# [Task details]
Which lines hold the word "that"? Copy each of them.

# [Stored data]
◆ ◆ ◆ ◆ ◆ ◆ ◆

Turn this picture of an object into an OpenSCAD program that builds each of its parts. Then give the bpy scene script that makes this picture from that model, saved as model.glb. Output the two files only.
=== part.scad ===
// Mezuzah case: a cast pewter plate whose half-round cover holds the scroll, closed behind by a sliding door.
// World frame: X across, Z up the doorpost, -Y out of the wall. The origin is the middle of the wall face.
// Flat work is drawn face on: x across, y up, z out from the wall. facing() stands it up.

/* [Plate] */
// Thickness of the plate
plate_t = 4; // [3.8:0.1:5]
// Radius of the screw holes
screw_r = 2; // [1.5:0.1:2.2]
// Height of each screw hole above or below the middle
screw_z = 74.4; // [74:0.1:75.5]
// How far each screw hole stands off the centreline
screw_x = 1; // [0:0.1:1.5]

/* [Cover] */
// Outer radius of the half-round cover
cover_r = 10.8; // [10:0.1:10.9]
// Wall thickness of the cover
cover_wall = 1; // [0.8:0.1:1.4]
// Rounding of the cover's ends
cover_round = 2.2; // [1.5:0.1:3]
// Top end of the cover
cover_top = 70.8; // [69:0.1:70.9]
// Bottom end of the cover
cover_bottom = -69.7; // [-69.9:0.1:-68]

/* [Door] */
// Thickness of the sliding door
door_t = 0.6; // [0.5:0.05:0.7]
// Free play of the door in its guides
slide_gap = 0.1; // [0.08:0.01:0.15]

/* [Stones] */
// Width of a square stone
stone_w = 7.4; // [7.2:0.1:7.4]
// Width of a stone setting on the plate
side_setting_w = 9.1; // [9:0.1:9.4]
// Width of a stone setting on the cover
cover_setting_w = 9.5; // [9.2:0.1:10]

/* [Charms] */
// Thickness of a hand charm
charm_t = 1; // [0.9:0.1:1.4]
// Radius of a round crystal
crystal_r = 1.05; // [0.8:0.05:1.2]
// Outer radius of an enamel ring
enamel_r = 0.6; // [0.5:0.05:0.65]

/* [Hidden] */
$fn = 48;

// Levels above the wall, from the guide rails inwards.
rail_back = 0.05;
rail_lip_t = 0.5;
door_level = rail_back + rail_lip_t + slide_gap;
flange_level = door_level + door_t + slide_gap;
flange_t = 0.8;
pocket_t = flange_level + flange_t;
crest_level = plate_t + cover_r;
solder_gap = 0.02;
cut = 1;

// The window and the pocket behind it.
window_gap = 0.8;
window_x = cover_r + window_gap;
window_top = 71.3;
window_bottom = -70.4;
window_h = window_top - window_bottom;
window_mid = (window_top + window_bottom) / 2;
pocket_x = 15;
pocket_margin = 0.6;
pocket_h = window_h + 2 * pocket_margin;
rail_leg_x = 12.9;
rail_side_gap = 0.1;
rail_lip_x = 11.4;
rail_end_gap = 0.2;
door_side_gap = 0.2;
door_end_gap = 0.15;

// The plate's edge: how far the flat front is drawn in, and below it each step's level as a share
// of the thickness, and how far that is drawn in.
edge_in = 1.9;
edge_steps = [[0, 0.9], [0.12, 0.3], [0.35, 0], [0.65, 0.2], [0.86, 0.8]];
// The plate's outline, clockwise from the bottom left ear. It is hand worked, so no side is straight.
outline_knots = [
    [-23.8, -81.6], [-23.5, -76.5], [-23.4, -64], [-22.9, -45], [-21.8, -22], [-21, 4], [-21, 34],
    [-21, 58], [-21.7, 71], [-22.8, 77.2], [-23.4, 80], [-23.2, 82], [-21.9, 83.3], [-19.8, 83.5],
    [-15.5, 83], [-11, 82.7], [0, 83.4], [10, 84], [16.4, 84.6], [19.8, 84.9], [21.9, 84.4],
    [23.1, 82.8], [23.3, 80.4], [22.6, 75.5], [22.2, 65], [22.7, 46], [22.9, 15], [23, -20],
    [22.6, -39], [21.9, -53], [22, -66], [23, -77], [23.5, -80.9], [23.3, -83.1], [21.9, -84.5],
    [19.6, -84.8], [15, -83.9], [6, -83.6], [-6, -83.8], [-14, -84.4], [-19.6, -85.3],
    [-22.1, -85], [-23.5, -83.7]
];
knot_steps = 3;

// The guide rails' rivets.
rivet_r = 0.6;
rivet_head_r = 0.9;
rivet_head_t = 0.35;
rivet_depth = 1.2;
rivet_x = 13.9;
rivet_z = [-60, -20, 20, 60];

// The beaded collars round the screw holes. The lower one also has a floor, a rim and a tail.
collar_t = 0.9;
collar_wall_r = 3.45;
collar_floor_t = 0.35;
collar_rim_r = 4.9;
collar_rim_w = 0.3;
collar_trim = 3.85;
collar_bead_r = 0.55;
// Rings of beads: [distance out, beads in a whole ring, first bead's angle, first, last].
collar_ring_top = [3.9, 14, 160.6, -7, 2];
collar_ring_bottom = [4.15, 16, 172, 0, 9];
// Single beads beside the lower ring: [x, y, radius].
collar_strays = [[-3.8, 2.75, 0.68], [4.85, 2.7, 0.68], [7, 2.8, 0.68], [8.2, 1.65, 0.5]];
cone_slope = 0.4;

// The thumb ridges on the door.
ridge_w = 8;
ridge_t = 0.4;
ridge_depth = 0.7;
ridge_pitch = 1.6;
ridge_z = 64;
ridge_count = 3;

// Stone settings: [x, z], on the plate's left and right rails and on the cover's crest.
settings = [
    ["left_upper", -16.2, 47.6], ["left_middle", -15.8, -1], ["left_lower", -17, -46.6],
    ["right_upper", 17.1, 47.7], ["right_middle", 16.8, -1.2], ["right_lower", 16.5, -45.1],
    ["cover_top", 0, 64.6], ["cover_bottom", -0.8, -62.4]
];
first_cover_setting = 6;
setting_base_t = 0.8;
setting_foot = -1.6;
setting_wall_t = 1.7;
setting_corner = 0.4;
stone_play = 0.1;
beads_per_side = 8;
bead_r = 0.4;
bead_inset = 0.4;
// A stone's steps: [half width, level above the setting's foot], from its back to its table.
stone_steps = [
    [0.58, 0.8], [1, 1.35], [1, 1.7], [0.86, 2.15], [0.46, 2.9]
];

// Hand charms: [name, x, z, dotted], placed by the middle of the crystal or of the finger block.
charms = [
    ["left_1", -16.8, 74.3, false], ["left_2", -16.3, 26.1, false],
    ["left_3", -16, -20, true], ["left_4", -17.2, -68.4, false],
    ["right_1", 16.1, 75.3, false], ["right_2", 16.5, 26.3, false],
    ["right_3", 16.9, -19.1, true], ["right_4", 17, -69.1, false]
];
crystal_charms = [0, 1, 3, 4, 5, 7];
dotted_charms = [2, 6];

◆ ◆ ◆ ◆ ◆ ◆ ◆

# [Correct response]
Turn this picture of an object into an OpenSCAD program that builds each of its parts. Then give the bpy scene script that makes this picture from that model, saved as model.glb. Output the two files only.
// of the thickness, and how far that is drawn in.